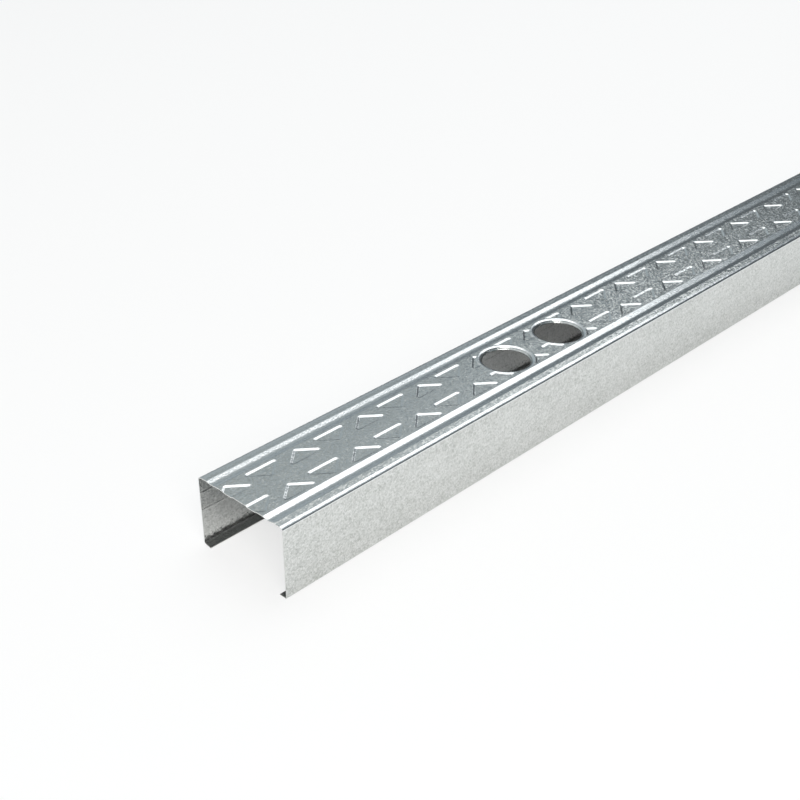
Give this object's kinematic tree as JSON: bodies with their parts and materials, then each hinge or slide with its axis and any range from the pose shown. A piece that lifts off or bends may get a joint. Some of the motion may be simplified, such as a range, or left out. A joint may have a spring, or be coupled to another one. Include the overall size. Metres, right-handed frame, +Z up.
{
  "type": "steel stud",
  "caption": "Straight lipped C-section wall stud of thin galvanised sheet, with pressed grooves, embossed triangles and collared round service holes in its web.",
  "frame": {"origin": "on the floor, under the middle of the stud as it lies with its web up", "axes": "+X along the stud, from the end shown near in the picture to the far end; +Y across it, from the front flange to the rear one; +Z up, out of the web's face"},
  "size_m": [4, 0.075, 0.05],
  "materials": {
    "galvanised_sheet": "galvanised zinc coating, cool grey, satin with a fine spangle"
  },
  "bodies": {
    "root": {"stud": "galvanised_sheet"}
  },
  "joints": []
}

» Exercise aim
Repeat the lines above exactly.

» Problem solution
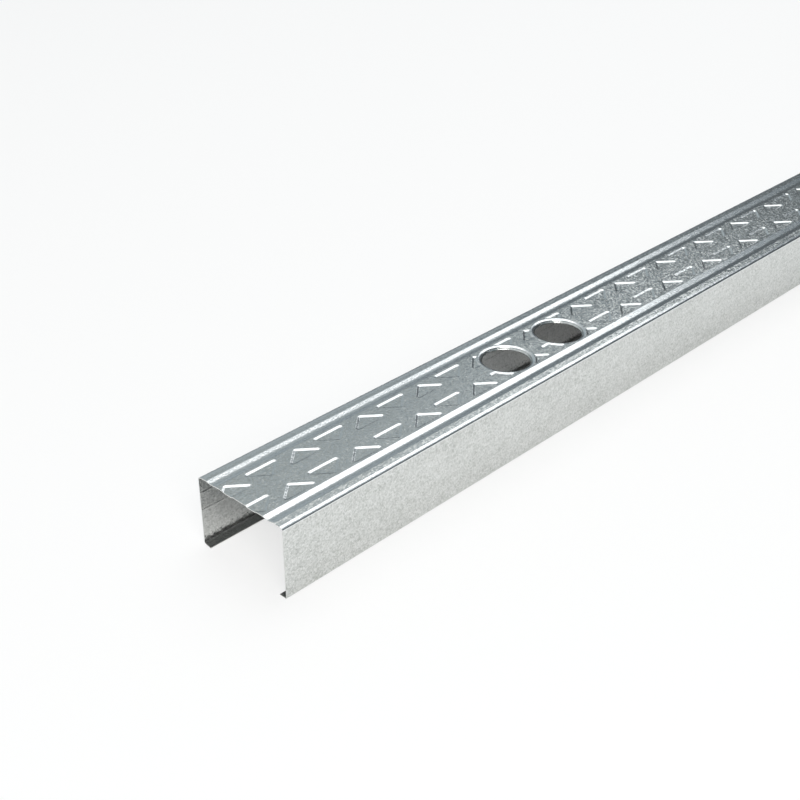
Give this object's kinematic tree as JSON: bodies with their parts and materials, then each hinge or slide with its axis and any range from the pose shown. A piece that lifts off or bends may get a joint. Some of the motion may be simplified, such as a range, or left out. A joint may have a spring, or be coupled to another one. Include the overall size. Metres, right-handed frame, +Z up.
{
  "type": "steel stud",
  "caption": "Straight lipped C-section wall stud of thin galvanised sheet, with pressed grooves, embossed triangles and collared round service holes in its web.",
  "frame": {"origin": "on the floor, under the middle of the stud as it lies with its web up", "axes": "+X along the stud, from the end shown near in the picture to the far end; +Y across it, from the front flange to the rear one; +Z up, out of the web's face"},
  "size_m": [4, 0.075, 0.05],
  "materials": {
    "galvanised_sheet": "galvanised zinc coating, cool grey, satin with a fine spangle"
  },
  "bodies": {
    "root": {"stud": "galvanised_sheet"}
  },
  "joints": []
}